Time Alone Can Be All of The Self Care You May Need

Do you have self-care rituals? These women are sharing some of their favorite routines:

 

Sasami Ainsworth (SASAMI), Musician

One to Watch: Sasami | Pop and rock | The Guardian

What does the term “self-care” mean to you?

“It’s something I have become more in-tune with as I’ve gotten older and have more to take on. Also, as I’ve gotten to know myself, I can sense more quickly when I’m losing my balance. There’s also long-term and short term self-care. For example, I’ve had eczema my whole life, and as I’ve grown up, I have learned certain triggers for flare-ups, like stress, sugar, and smoking. For my long-term self-care, I avoid those things, but sometimes we make exceptions for short-term wellness—like eating some damn cookies because sometimes you just gotta to get through the day.”

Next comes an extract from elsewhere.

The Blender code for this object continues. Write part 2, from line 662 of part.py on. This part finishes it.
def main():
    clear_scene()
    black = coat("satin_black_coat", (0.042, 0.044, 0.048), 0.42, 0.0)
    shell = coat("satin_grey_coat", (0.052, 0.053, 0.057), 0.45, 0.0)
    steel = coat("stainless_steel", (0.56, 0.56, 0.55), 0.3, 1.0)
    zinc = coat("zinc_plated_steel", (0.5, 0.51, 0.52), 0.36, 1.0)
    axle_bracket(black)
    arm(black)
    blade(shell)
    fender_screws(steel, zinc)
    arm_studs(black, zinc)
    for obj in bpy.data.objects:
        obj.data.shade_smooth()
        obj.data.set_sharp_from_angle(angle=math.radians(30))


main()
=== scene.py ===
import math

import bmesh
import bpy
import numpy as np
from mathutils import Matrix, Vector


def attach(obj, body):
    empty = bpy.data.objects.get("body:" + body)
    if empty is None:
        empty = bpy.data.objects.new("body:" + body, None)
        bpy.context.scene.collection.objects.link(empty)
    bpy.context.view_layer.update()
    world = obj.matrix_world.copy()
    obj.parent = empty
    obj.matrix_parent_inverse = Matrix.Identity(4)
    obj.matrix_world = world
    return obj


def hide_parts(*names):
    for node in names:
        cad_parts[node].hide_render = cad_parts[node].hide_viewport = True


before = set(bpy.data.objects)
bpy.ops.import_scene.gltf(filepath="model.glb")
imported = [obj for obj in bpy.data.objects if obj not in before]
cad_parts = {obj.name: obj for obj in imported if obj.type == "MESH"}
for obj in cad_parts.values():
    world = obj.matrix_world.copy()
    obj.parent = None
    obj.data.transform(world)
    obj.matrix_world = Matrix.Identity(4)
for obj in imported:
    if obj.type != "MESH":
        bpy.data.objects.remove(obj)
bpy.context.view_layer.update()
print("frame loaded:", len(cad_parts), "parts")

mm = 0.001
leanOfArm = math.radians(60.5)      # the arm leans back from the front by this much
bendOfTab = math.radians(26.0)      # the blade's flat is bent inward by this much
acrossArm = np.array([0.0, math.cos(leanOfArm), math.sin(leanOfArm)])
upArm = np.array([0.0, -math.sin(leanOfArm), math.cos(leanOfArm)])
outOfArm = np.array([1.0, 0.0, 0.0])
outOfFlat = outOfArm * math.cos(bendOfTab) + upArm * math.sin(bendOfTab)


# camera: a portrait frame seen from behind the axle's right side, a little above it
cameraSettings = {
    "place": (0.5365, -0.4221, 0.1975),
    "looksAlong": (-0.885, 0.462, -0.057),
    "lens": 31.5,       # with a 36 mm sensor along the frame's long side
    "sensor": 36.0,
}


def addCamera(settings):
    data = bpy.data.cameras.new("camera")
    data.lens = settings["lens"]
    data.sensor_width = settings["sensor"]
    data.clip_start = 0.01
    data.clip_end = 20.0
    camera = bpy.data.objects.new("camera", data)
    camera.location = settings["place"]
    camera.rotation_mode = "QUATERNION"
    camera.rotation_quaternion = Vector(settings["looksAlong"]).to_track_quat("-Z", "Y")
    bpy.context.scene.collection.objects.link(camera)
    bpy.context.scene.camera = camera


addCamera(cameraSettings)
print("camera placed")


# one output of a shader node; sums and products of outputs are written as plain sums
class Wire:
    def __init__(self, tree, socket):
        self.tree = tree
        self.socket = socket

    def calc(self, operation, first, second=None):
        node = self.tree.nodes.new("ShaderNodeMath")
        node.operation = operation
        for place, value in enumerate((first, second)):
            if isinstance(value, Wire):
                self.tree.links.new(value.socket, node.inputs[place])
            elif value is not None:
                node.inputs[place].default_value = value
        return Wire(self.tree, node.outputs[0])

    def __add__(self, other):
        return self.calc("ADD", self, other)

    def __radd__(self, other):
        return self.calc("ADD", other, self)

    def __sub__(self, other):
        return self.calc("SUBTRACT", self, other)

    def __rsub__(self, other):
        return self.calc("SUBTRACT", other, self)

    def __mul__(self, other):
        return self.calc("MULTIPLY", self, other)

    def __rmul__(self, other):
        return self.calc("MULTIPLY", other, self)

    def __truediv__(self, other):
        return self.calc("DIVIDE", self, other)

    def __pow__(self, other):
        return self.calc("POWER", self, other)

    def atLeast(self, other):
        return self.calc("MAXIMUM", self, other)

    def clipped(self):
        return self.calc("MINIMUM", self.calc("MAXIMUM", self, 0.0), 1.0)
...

How do you feel about the way in which “self-care” has been commercialized within the modern wellness space? 

“I think it’s probably like kale getting popular. Sometimes things that should just be a part of our general wellness only get attention by becoming a commercialized craze. I don’t think there is anything wrong with the concept of self-care being mainstream. I would guess the current growth in attention on self-care correlates with patriarchal structures, beauty standards, and societal norms breaking down. “

How are you practicing or applying “self-care” into your own life at this current time?

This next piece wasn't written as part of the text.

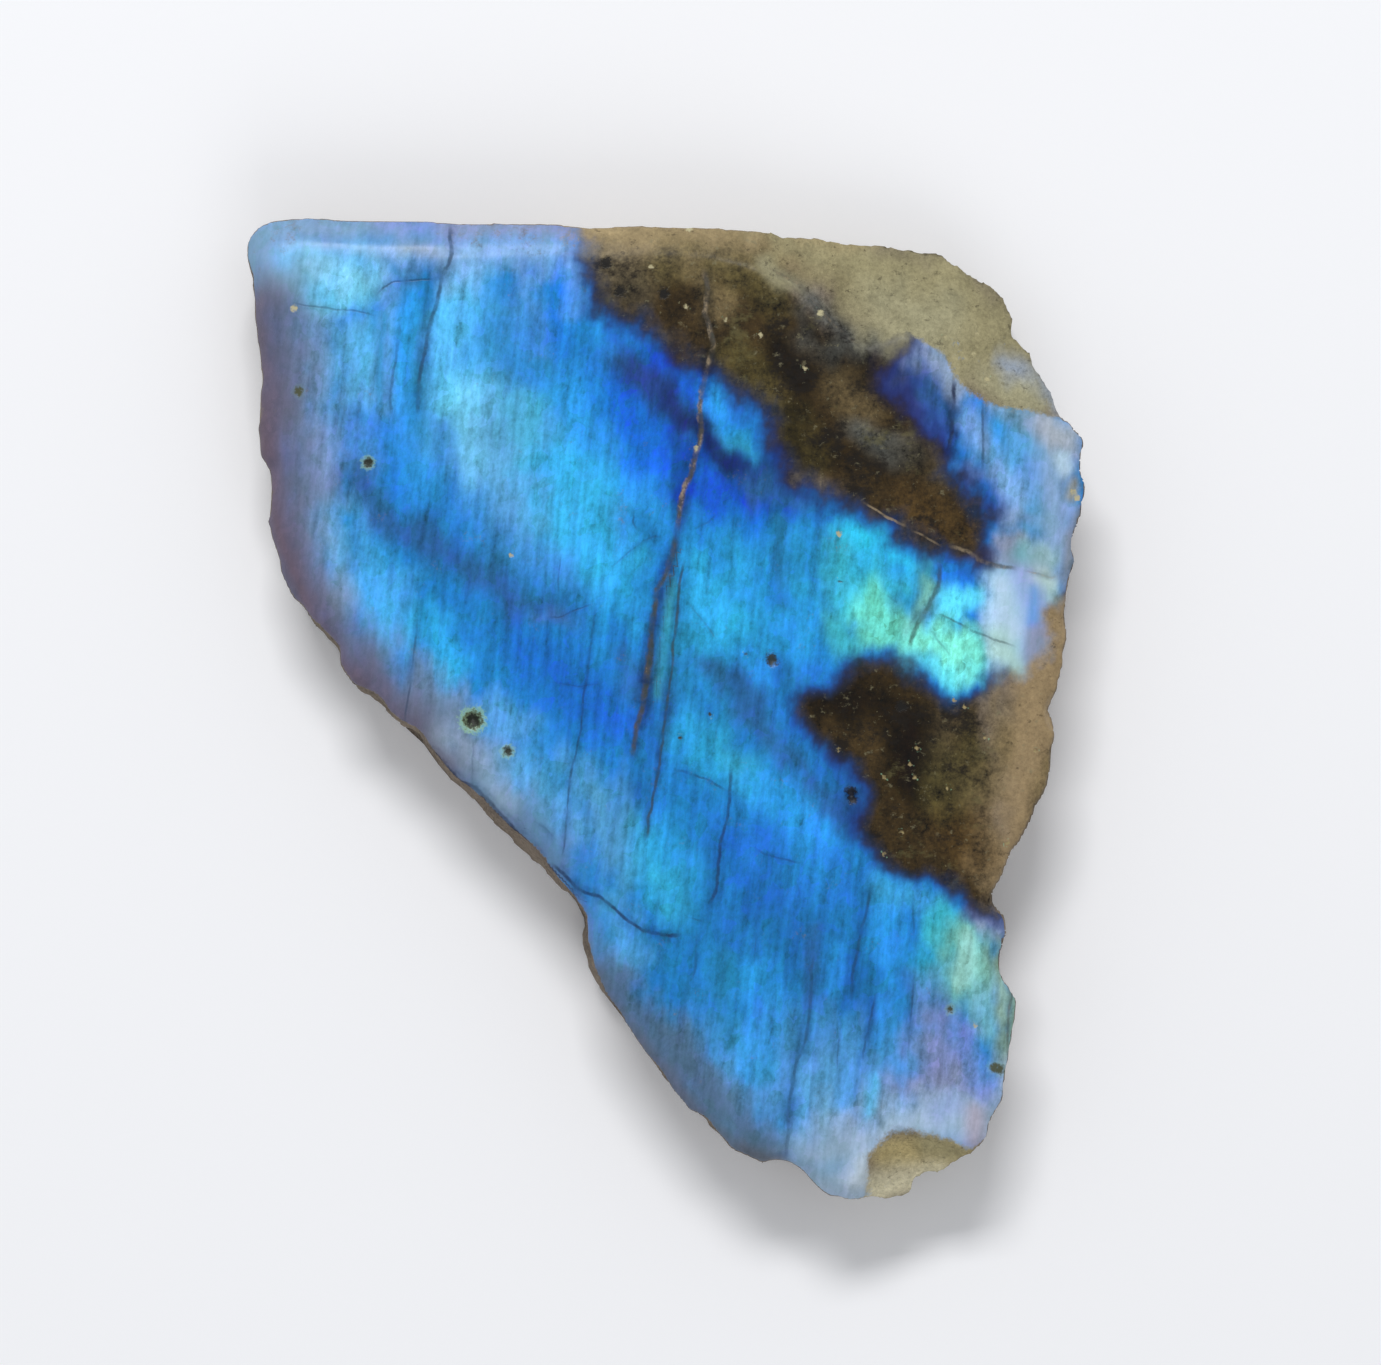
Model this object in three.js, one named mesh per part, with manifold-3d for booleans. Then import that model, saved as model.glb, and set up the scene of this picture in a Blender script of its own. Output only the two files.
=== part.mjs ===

“For me, caring for others and spending time with friends and family is important to my mental health, so I have been trying to FaceTime with as many people as possible—balancing staying connected, but also not spending too much time on my phone is the key. I have been making art, drinking water, dancing, reading and writing music. I’ve also been organizing my finances and finishing up my taxes—I think finances and other bureaucratic stresses can be self-care areas that doesn’t get talked about enough.”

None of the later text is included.